Some of the basic questions are:
a) Why does the Government want to privatize PTC in the first place?
b) Why should a foreign "strategic investor" be sought, and that too for only a small part of the total shares – not more than 26%? (Some related questions are: What will be the foreign buyer’s own interest and objective? What will be the likely conse­quences of the take-over by him? What will be its impact on the phone users?)
c) How to sell the Government shares not purchased by the foreign "strategic investor?" How can these shares be sold to the entire middle class in the country as a very safe and lucrative opportunity for investment?
d) How can the stock exchanges be saved from upheavals that the sale and purchase of the PTC shares often cause?
e) How can the national security interests be protected even after the privatiza­tion of PTC?
Let us take up the questions one by one and try to find their answers.

The objectives of privatization. There are two main reasons why the Gov­ernment wants to privatize Pakistan Telecommunication Co. Ltd. One objective is to make the PTC an efficient company so that it can not only meet the modern tele­communication needs of the country but also make the required investment on its own. There was some improvement after the Telephone and Telegraph Department was converted into Pakistan Telecommunication Corporation. But a bureaucratic set-up can not be turned into an efficient organization simply by giving it autonomy in some matters. Just as an elephant in the zoo will not walk away as a free animal even after its shackles are removed, the habits and the culture of the bureaucrats do not change even after they are told that they are now "autonomous" in their working.

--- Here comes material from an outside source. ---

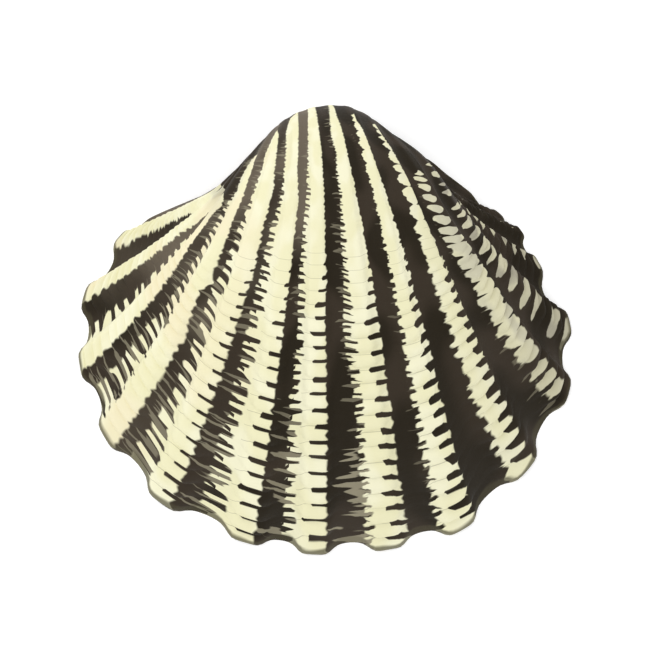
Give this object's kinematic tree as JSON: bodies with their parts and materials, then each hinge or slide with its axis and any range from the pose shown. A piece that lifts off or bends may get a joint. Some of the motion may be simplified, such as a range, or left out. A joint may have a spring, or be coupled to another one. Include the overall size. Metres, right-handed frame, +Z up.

The second objective of the Government is to get substantial funds through privatization to meet its own debt servicing obligations. The Government expects to get tens of billions of rupees with the sale of the PTC shares. Since such a huge amount may not be possible to get from our own businessmen or even through the domestic stock exchanges, the Government believes that it can do it only if some multinational corporation offers to buy its shares in the PTC (even if only a portion).

The consequences of hand-over to a foreigner buyer. What will be the con­sequences if shares are sold to a foreign strategic buyer and, at the same time, man­agement is handed over to him? It will depend on his own objectives. Obviously, the strategic investor will be primarily interested in making as much money as he can. And in as short a period as possible, before the PTC monopoly in basic telephone service is over. It is as simple as that. The interests of our country will not be his primary concern.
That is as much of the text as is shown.